On half the questions with which Mr. Lloyd George deals an acute difference of opinion still prevails. He challenges contradiction on every other page, and it is manifestly out of the question to discuss his assumptions and conclusions within the compass of any ordinary review. The embers of the change of Cabinet episode have been raked over often enough of late, and there is small temptation to renew the process, though Mr. Lloyd George makes it almost inevitable by the bitterness of his attacks on some of his former colleagues, notably Mr. Runciman, in whose case he supplements his own strictures by quoting remarks derogatory to the President of the Board of Trade made by Lord Kitchener in what was an obviously private conversation. Lord Kitchener, who could equally be quoted in appreciation of Mr. Runciman, is not here to explain. In the military sphere the issues were, and still are, as controversial as in the political. The Prime Minister, as an impenitent Easterner, is at perpetual loggerheads with Sir Douglas Haig and Sir William Robertson, for whom the Western Front was the War and everything else a sideshow.

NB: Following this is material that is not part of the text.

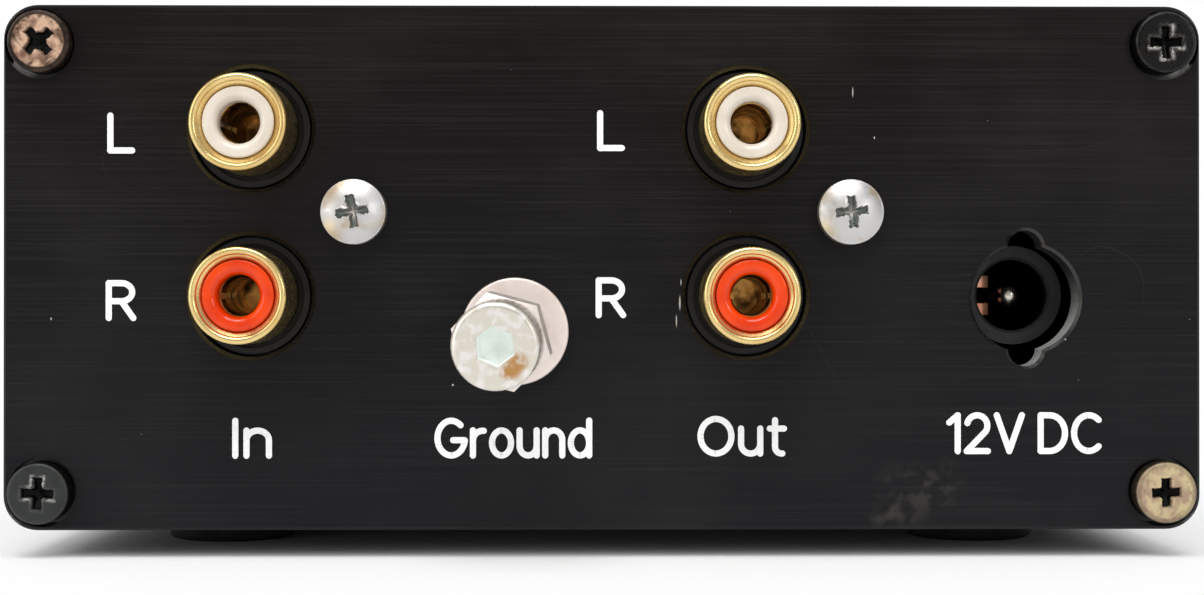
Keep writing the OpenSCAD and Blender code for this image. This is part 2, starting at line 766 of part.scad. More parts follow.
// Toothed washer that is held captive under the clamp nut and doesn't turn with it
module clamp_tooth_washer() {
    teeth = 12;
    notch_r = 0.45;
    r = tooth_washer_d / 2;
    color([0.75, 0.75, 0.74]) on_post()
        translate([0, 0, clamp_nut_foot() - fit_gap - tooth_washer_t]) difference() {
            ring(r, post_d / 2 + fit_gap, tooth_washer_t);
            for (i = [0 : teeth - 1]) rotate(i * 360 / teeth)
                translate([r, 0, -past]) cylinder(r = notch_r, h = tooth_washer_t + 2 * past);
        }
}

module clamp_nut() {
    color(steel) on_post()
        translate([0, 0, clamp_nut_foot()]) rotate(nut_turn) hex_nut(nut_h);
}

// The lug lies behind the plate on the leaning screw, clear of the plate by lean_gap
function lug_back() = plate_t + lean_gap + lug_t;

module ground_inner_nut() {
    color(steel) on_post()
        translate([0, 0, -lug_back() - fit_gap - nut_h]) hex_nut(nut_h);
}

module ground_solder_lug() {
    lug_r = 3.9;
    tail_w = 3;
    hole_r = 0.9;
    color([0.78, 0.76, 0.7]) on_post() translate([0, 0, -lug_back()]) rotate(135) difference() {
        union() {
            cylinder(r = lug_r, h = lug_t);
            translate([0, -tail_w / 2, 0]) cube([lug_l, tail_w, lug_t]);
            translate([lug_l, 0, 0]) cylinder(d = tail_w, h = lug_t);
        }
        translate([0, 0, -past]) cylinder(r = post_d / 2 + fit_gap, h = lug_t + 2 * past);
        translate([lug_l, 0, -past]) cylinder(r = hole_r, h = lug_t + 2 * past);
    }
}

// Insulated wire: straight back from the lug's eye, one bend, then down to the board
module ground_wire() {
    x = -ground_left - lug_l * sin(45);
    z = ground_z + lug_l * sin(45);
    start = lug_back() + 0.7;
    bend = 4;
    run = 9;
    color([0.1, 0.45, 0.2]) {
        on_rear(x, z) translate([0, 0, -start - run]) cylinder(d = wire_d, h = run);
        translate([x, rear_y + start + run, z]) sphere(d = wire_d);
        translate([x, rear_y + start + run, z - bend]) rotate([90, 0, 90])
            rotate_extrude(angle = 90) translate([bend, 0]) circle(d = wire_d);
        translate([x, rear_y + start + run + bend, z - bend]) sphere(d = wire_d);
        translate([x, rear_y + start + run + bend, board_z]) cylinder(d = wire_d, h = z - bend - board_z);
    }
}

// ---- Board and what it carries --------------------------------------------------------------

// Board in the sleeve's rails, with a notch round the ground terminal and holes for the tails
module circuit_board() {
    notch_w = 15;
    notch_d = 11.5;
    hole_r = tail_r + slide_gap;
    color([0.1, 0.32, 0.2]) difference() {
        translate([-board_half_w, board_y0, board_z - board_t])
            cube([2 * board_half_w, board_y1 - board_y0, board_t]);
        translate([-ground_left - notch_w / 2, board_y0 - past, board_z - board_t - past])
            cube([notch_w, notch_d + past, board_t + 2 * past]);
        for (x = rca_columns, back = leg_backs, side = [0, shell_tail_x()])
            board_hole(x - side, back, hole_r);
        board_hole(dc_x, pin_leg_back, pin_tail_r + slide_gap);
        board_hole(dc_x - leaf_x, tag_back + tag_w / 2, tag_w / 2 + 0.3);
    }
}

module board_hole(x, back, r) {
    translate([x, rear_y + back, board_z - board_t - past]) cylinder(r = r, h = board_t + 2 * past);
}

// Places of the eight legs of a package or of its socket's holes, in two rows
function leg_places() = [for (row = [-1, 1], i = [0 : 3]) [(i - 1.5) * leg_pitch, row * leg_spread / 2]];

module op_amp_sockets() {
    size = [10.2, 10, 4];
    window = [6.8, 4.8, size[2] + 2 * past];
    floor_t = 1;
    pin_hole_r = 0.6;
    color([0.08, 0.08, 0.09]) for (side = [-1, 1]) on_board(side * amp_x, amp_back) difference() {
        translate([-size[0] / 2, -size[1] / 2, 0]) cube(size);
        translate([-window[0] / 2, -window[1] / 2, -past]) cube(window);
        for (p = leg_places()) translate([p[0], p[1], floor_t]) cylinder(r = pin_hole_r, h = size[2]);
    }
}

// Eight-pin packages: body with its end notch, and legs whose shoulders run into the body
module op_amps() {
    body = [9.6, 6.4, 3.4];
    lift = 4.3;
    notch = [0.9, 0.8];
    leg = 0.5;
    leg_foot = 1.4;
    leg_top = 6;
    shoulder = [leg, 1, 0.4];
    shoulder_y = 3.45;
    color([0.12, 0.12, 0.13]) for (side = [-1, 1]) on_board(side * amp_x, amp_back) {
        translate([0, 0, lift]) difference() {
            translate([-body[0] / 2, -body[1] / 2, 0]) cube(body);
            translate([-body[0] / 2, 0, body[2] - notch[1]]) cylinder(r = notch[0], h = body[2]);
        }
        for (p = leg_places()) {
            translate([p[0] - leg / 2, p[1] - leg / 2, leg_foot]) cube([leg, leg, leg_top - leg_foot]);
            translate([p[0] - leg / 2, sign(p[1]) * shoulder_y - shoulder[1] / 2, leg_top - shoulder[2]])
                cube(shoulder);
        }
    }
}

// Box standing on the board, with rounded corners as seen from the plates
module upright_box(w, d, h, r) {
    translate([0, 0, h / 2]) rotate([90, 0, 0]) translate([0, 0, -d / 2])
        linear_extrude(d) rounded_rect(w, h, r);
}

module filter_capacitors() {
    size = [13, 5, 11];
    color([0.75, 0.18, 0.14]) for (side = [-1, 1], back = filter_backs)
        on_board(side * amp_x, back) upright_box(size[0], size[1], size[2], 0.5);
}

module coupling_capacitors() {
    size = [18, 7, 13];
    color([0.8, 0.68, 0.2]) for (side = [-1, 1])
        on_board(side * coupling_at[0], coupling_at[1]) rotate(90)
            upright_box(size[0], size[1], size[2], 0.5);
}

// Radial electrolytic can with its crimp groove and bevelled top
module radial_can(r, h) {
    groove = 0.4;
    groove_z = 1.2;
    groove_w = 1;
    edge = 0.5;
    rotate_extrude() polygon([[0, 0], [r, 0], [r, groove_z], [r - groove, groove_z + groove_w / 2],
        [r, groove_z + groove_w], [r, h - edge], [r - edge, h], [0, h]]);
}

module supply_capacitors() {
    tall = [6.3, 20];
    low = [4, 12];
    beside_amp = [3.2, 11];
    color([0.12, 0.16, 0.3]) {
        for (ahead = tall_can_aheads) on_supply(supply_x, ahead) radial_can(tall[0], tall[1]);
        for (side = [-1, 1]) {
            on_supply(side * low_can_at[0], low_can_at[1]) radial_can(low[0], low[1]);
            on_board(side * local_can_at[0], local_can_at[1])
                radial_can(beside_amp[0], beside_amp[1]);
        }
    }
}

// Axial resistor lying along y on two bent leads, its body thicker at both ends
module axial_resistor() {
    lift = 1.6;
    reach = 5;
    body = [1, 4.4];
    end = [1.25, 1.6];
    end_at = 2.4;
    lead_r = 0.3;
    rotate([90, 0, 0]) translate([0, lift, 0]) {
        translate([0, 0, -body[1] / 2]) cylinder(r = body[0], h = body[1]);
        for (side = [-1, 1])
            translate([0, 0, side * end_at - end[1] / 2]) cylinder(r = end[0], h = end[1]);
        translate([0, 0, -reach]) cylinder(r = lead_r, h = 2 * reach);
    }
    for (side = [-1, 1]) translate([0, side * reach, 0]) cylinder(r = lead_r, h = lift);
}

module resistors() {
    color([0.45, 0.6, 0.72])
        for (side = [-1, 1], row = [0 : 3], first = resistor_rows)
            on_board(side * (first[0] + row * resistor_pitch), first[1]) axial_resistor();
}

// Three-legged regulator bolted flat to its upright heat sink
module voltage_regulator() {
    lift = 4;
    body = [10, 4.4, 9];
    tab = [body[0], 1.3, 6.4];
    leg = [0.8, 0.5, lift];
    leg_y = 2.2;
    color([0.14, 0.14, 0.15]) on_supply(regulator_at[0], regulator_at[1]) {
        translate([-body[0] / 2, 0, lift]) cube(body);
        translate([-tab[0] / 2, 0, lift + body[2]]) cube(tab);
        for (i = [-1, 0, 1]) translate([i * leg_pitch - leg[0] / 2, leg_y, 0]) cube(leg);
    }
}

module regulator_heat_sink() {
    web = [16, 1.6, 20];
    fin = [1, 6.2, web[2]];
    fin_pitch = 3.6;
    fin_root = 0.2;
    color([0.2, 0.2, 0.21]) on_supply(regulator_at[0], regulator_at[1]) {
        translate([-web[0] / 2, -web[1], 0]) cube(web);
        for (i = [-2 : 2])
            translate([i * fin_pitch - fin[0] / 2, fin_root - web[1] - fin[1], 0]) cube(fin);
    }
}

// Drum choke: two flanges and a waist
module supply_choke() {
    r = 5;
    h = 10;
    waist_r = 4.4;
    flange = 1.5;
    slope = 0.5;
    color([0.2, 0.2, 0.22]) on_supply(-supply_x, choke_ahead) rotate_extrude()
        polygon([[0, 0], [r, 0], [r, flange], [waist_r, flange + slope],
            [waist_r, h - flange - slope], [r, h - flange], [r, h], [0, h]]);
}

module reverse_diode() {
    lift = 2;
    reach = 6;
    body = [1.35, 5.2];
    lead_r = 0.4;
    color([0.1, 0.1, 0.1]) on_board(dc_x, diode_back) {
        rotate([0, 90, 0]) translate([-lift, 0, 0]) {
            translate([0, 0, -body[1] / 2]) cylinder(r = body[0], h = body[1]);
            translate([0, 0, -reach]) cylinder(r = lead_r, h = 2 * reach);
        }
        for (side = [-1, 1]) translate([side * reach, 0, 0]) cylinder(r = lead_r, h = lift);
    }
}

// Boxed converter on nine pins in one row
module power_converter() {
    size = [22, 10, 11.6];
    lift = 0.4;
    pin = [0.5, 0.3, 0.6];
    pin_y = 3;
    color([0.09, 0.09, 0.1]) on_supply(-supply_x, converter_ahead) {
        translate([0, 0, lift]) upright_box(size[0], size[1], size[2], 0.6);
        for (i = [-4 : 4]) translate([i * leg_pitch - pin[0] / 2, pin_y, 0]) cube(pin);
    }
}

// ---- Front lamp -----------------------------------------------------------------------------

// The bezel's neck goes through the plate and stands out behind it
function bezel_neck_r() = bezel_d / 2 - 1 - fit_gap;
function bezel_back() = plate_t + 3;

module lamp_bezel() {
    rim = 0.4;
    bore_r = lamp_d / 2 + fit_gap;
    color([0.75, 0.75, 0.76]) on_front(0, mid_z) difference() {
        union() {
            soft_disc(bezel_d / 2, bezel_proud, rim);
            translate([0, 0, -bezel_back()]) cylinder(r = bezel_neck_r(), h = bezel_back());
        }
        translate([0, 0, -bezel_back() - past])
            cylinder(r = bore_r, h = bezel_back() + bezel_proud + 2 * past);
    }
}

// Lamp: dome and barrel in the bezel, with a flange behind it
module power_lamp() {
    r = lamp_d / 2;
    flange = [r + 0.4, 0.95];
    flange_z = -bezel_back() - fit_gap - flange[1];
    color([0.35, 0.85, 0.4]) on_front(0, mid_z) {
        translate([0, 0, lamp_proud - r]) sphere(r);
        translate([0, 0, flange_z]) cylinder(r = r, h = lamp_proud - r - flange_z);
        translate([0, 0, flange_z]) cylinder(r = flange[0], h = flange[1]);
    }
}

// Two bent leads from the lamp down to the board
module lamp_leads() {
    lead = 0.25;
    start = bezel_back() + 1;
    back = start + 2.5;
    color([0.75, 0.75, 0.74]) for (side = [-1, 1]) {
        x = side * leg_pitch / 2;
        on_front(x, mid_z) translate([0, 0, -back]) cylinder(r = lead, h = back - start);
        translate([x, front_y - back, mid_z]) sphere(lead);
        translate([x, front_y - back, board_z]) cylinder(r = lead, h = mid_z - board_z);
    }
}

// ---- The pieces -----------------------------------------------------------------------------

sleeve();
rear_plate();
front_plate();
rear_screws_worn();
rear_screws_black();
front_plate_screws();
rubber_feet();
rca_housing(rca_columns[0]);  // rca_in_housing
rca_housing(rca_columns[1]);  // rca_out_housing
rca_shell(rca_columns[0], rca_high_z, leg_backs[1]);  // rca_shell_in_l
rca_shell(rca_columns[0], rca_low_z, leg_backs[0]);  // rca_shell_in_r
rca_shell(rca_columns[1], rca_high_z, leg_backs[1]);  // rca_shell_out_l
rca_shell(rca_columns[1], rca_low_z, leg_backs[0]);  // rca_shell_out_r
rca_insulator(rca_columns[0], rca_high_z, white);  // rca_insulator_in_l
rca_insulator(rca_columns[0], rca_low_z, red);  // rca_insulator_in_r
rca_insulator(rca_columns[1], rca_high_z, white);  // rca_insulator_out_l
rca_insulator(rca_columns[1], rca_low_z, red);  // rca_insulator_out_r
rca_contact(rca_columns[0], rca_high_z, leg_backs[1]);  // rca_contact_in_l
rca_contact(rca_columns[0], rca_low_z, leg_backs[0]);  // rca_contact_in_r
rca_contact(rca_columns[1], rca_high_z, leg_backs[1]);  // rca_contact_out_l
rca_contact(rca_columns[1], rca_low_z, leg_backs[0]);  // rca_contact_out_r
rca_fixing_screws();
dc_jack_housing();
dc_centre_pin();
dc_leaf_contact();
dc_leaf_tag();
ground_screw();
ground_washer();
clamp_tooth_washer();
clamp_nut();
ground_inner_nut();
ground_solder_lug();
ground_wire();
circuit_board();
op_amps();
op_amp_sockets();
filter_capacitors();
supply_capacitors();
coupling_capacitors();
resistors();
voltage_regulator();
regulator_heat_sink();
supply_choke();
reverse_diode();
power_converter();
lamp_bezel();
power_lamp();
lamp_leads();
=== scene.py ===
"""Looks of a phono preamplifier in a small extruded case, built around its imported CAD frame.

The axes are the frame's: X to the right as seen from the connectors, Y into the case, Z up.
Lengths are in millimetres until a mesh is written in metres.
"""

import json
import logging
import math
from collections.abc import Callable, Sequence
from dataclasses import dataclass, replace
from enum import Enum

import bmesh
import bpy
import numpy as np
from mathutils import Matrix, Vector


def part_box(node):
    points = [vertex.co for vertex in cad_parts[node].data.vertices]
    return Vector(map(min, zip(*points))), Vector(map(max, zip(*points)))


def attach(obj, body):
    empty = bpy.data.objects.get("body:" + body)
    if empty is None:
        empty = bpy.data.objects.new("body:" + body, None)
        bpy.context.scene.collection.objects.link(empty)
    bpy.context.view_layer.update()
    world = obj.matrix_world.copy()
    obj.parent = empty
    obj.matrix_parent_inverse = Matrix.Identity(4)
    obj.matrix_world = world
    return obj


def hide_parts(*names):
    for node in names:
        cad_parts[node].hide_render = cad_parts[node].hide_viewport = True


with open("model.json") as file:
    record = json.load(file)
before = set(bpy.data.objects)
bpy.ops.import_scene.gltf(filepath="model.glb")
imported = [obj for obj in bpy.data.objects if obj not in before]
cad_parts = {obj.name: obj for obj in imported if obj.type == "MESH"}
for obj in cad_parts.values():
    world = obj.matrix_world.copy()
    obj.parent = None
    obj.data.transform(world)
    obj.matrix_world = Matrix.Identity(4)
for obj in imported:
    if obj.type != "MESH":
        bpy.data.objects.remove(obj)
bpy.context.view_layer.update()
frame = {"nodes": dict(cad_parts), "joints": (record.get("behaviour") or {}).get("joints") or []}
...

On that the critics, military and civilian, can go on arguing till the end of time, for everyone is entitled to his own belief as to what the outcome would have been if other plans had been adopted. Mr. Lloyd George girds at the generals for failing consistently to bring off the surprise attack which alone promised any hope of success. There is much in what he says, but as usual the case is overstated. For example : " The main battle of the Somme was a perfect illustration of a prolonged effort to inform the enemy beforehand, and in time, of our intentions . . . it was in no way a surprise attack." The Germans ought to know whether they were surprised or not, and Ludendorff, whom Mr. Lloyd George quotes several times, but not here, declares specifically that they were.

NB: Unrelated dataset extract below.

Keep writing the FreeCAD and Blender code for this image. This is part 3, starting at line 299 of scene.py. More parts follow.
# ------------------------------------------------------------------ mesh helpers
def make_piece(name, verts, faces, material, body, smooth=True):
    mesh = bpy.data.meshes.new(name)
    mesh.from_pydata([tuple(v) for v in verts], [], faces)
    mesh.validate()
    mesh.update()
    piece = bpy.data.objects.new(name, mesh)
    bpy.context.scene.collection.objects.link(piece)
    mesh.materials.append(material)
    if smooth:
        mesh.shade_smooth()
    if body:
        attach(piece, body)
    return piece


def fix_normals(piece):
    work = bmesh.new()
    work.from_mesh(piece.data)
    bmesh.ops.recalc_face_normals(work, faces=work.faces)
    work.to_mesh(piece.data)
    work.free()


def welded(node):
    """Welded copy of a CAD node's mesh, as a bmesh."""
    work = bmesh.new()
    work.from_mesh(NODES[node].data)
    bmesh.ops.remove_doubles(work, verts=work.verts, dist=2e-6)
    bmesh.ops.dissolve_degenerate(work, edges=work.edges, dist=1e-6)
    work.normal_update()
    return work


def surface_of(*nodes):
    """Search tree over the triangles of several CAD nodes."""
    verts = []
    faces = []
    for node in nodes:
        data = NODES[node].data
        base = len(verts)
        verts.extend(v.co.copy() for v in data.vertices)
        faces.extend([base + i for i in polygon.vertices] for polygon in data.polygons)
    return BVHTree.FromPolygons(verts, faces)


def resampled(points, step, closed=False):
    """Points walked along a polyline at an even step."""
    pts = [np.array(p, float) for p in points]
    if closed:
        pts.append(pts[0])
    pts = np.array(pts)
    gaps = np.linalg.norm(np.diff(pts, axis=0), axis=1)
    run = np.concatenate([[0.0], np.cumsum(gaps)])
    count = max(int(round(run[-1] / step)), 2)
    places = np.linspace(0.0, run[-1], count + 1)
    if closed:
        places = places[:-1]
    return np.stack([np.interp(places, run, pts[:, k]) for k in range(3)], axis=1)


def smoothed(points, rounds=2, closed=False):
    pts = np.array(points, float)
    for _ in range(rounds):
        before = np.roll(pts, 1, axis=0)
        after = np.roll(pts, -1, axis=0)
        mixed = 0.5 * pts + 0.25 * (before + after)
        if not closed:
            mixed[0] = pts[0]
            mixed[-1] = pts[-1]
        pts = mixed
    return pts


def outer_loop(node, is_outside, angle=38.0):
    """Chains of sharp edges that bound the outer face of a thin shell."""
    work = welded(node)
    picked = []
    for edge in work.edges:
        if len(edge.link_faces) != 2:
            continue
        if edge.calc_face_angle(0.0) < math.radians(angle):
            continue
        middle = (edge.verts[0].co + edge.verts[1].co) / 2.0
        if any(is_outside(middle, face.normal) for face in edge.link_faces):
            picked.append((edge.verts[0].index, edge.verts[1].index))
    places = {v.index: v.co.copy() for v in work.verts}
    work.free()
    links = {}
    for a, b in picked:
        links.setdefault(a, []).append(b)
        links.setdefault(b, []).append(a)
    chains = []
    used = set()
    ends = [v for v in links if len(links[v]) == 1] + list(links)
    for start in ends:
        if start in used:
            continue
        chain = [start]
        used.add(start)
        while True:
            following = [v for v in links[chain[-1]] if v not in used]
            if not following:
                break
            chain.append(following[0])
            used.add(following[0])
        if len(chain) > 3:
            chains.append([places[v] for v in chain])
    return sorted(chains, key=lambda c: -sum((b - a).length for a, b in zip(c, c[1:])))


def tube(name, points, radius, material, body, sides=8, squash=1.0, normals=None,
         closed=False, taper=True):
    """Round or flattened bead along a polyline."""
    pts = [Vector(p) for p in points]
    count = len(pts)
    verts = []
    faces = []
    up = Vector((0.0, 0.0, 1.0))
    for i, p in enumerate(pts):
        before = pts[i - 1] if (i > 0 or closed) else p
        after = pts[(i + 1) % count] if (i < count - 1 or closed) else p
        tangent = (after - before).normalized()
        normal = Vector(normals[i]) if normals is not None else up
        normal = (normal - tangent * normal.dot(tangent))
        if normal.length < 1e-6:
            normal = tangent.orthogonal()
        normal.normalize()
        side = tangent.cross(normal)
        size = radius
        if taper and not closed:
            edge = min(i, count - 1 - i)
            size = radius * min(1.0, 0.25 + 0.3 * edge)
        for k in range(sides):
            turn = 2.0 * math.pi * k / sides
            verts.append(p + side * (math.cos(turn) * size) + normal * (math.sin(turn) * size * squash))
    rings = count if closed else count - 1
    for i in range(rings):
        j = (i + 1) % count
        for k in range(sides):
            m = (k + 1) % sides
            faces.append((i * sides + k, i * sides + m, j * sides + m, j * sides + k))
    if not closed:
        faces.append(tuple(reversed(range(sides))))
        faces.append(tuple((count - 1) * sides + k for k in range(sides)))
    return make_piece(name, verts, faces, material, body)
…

The Rome Conference in January, 1917, brought the con- flict between easterners and westerners to a head. Mr. Lloyd George describes the conference in detail, and comments on it characteristically. He was bent on an Italian offensive, supported by British and French artillery temporarily with- drawn from the Western Front, against the Austrians. A good case could be made for it, but his plan was fully dis- cussed and rejected. The British Generals were against it ; the French Ministers and Generals were against it ; the Italian Commander-in-Chief, General Cadorna, did not favour it. Now the Lloyd George plan may have been a stroke of genius. It may have been a profound mistake to reject it. On the other hand, it may have been rejected simply because it was a bad plan. An enemy enjoying the benefit of interior lines can much more easily surprise than be surprised. But for Mr. Lloyd George, even as he reviews the War Memoirs of David Lloyd George. Vol. III. (Ivor Nicholson" and Watson. 21s.) situation after nearly nineteen years, there is only one ex- planation. The generals were jealous of one another ; generals always are. Falkenhayn was jealous of the Austrian Conrad ; " for Falkenhayn substitute Nivelle—for Conrad take Cadorna " ; in Robertson's case " a territorial advance of a few kilometres there Pn France] was more desirable than a decision elsewhere " ; as for Cadorna himself, he had been got at and his better judgement overridden. Such is the hypothesis elaborated as alternative to any admission that the plan may have been turned down because its author's colleagues—rightly or wrongly, but honestly—disbelieved in it.
This inflexible resolve to show how right Mr. Lloyd George was and how wrong everyone who differed from him was (the one mistake he acknowledges in this volume was his appointment of Mr. Neville Chamberlain as Director of National Service) gives his book the character of a polemic rather than a history. And that is in many respects a pity, for when Mr. Lloyd George chooses to write objectively he can do it extremely well. The best chapters in this instalment of his work are those on the Russian Revolution (the March, not the November, revolution) and the submarine peril, though the latter is dis- tinguished by the usual series of jibes at the admirals. The revolution story is in a sense an irrelevance, for all that mat- tered from the War point of view was the fact that it took place ; but the exposure of the rottenness, corruption and inefficiency against which army and people alike reacted into Menshevism and then into Bolshevism is a useful corrective to the laudatores temporis acti, who in defiance of all his- torical fact exalt the golden days of the Little Father as an era of peace, plenty and content by comparison with the present. Viewed in terms not of Nicholas II but of Rasputin, the immediate pre-revolution era is seen in its true colours. As to the actual military situation, Mr. Lloyd George repro- duces some rather startling official documents suggesting that the whole outlook on the Russian front, and consequently on every front, would have been substantially different if a British armaments firm had not failed to deliver munitions which were to have reached the Russians early in 1915.
The chapter on the submarine situation in the early months of 1917 is admirable. Even now the straits to which unre- stricted submarine warfare had reduced the Allies by April of that year are inadequately realized. Mr. Lloyd George sets out the facts soberly, and for that reason the more effectively, though to be just his figures of German submarine losses (5 in 1914 and 69 in 1918) should be set in their right proportion by a mention of the number of submarines operating in the various years. More are naturally destroyed when there are more to destroy. In 1914 there were only 10 at work outside German waters. In 1918 there were 140. The struggle, in the teeth of Admiralty opposition, to get the convoy system instituted is graphically told, and the convoy system, in view of what the situation was, may be said to have won the War. At any rate the War without it would have been lost.
If 1918 was the year of victory 1917 was the year of effort which staved off defeat and made victory possible. That the vigour and imagination of Mr. Lloyd George himself were an asset of high value his fiercest critics will not deny. A fighter from the first, he was displaying his innate qualities on an immense stage as head of a War Cabinet. But they are not the qualities that make for balanced narrative. The result in that field is likely to be good copy but bad history. Actually this particular copy is not always good, for too many tedious pages are devoted to needlessly detailed descriptions of food-supply organization and the like.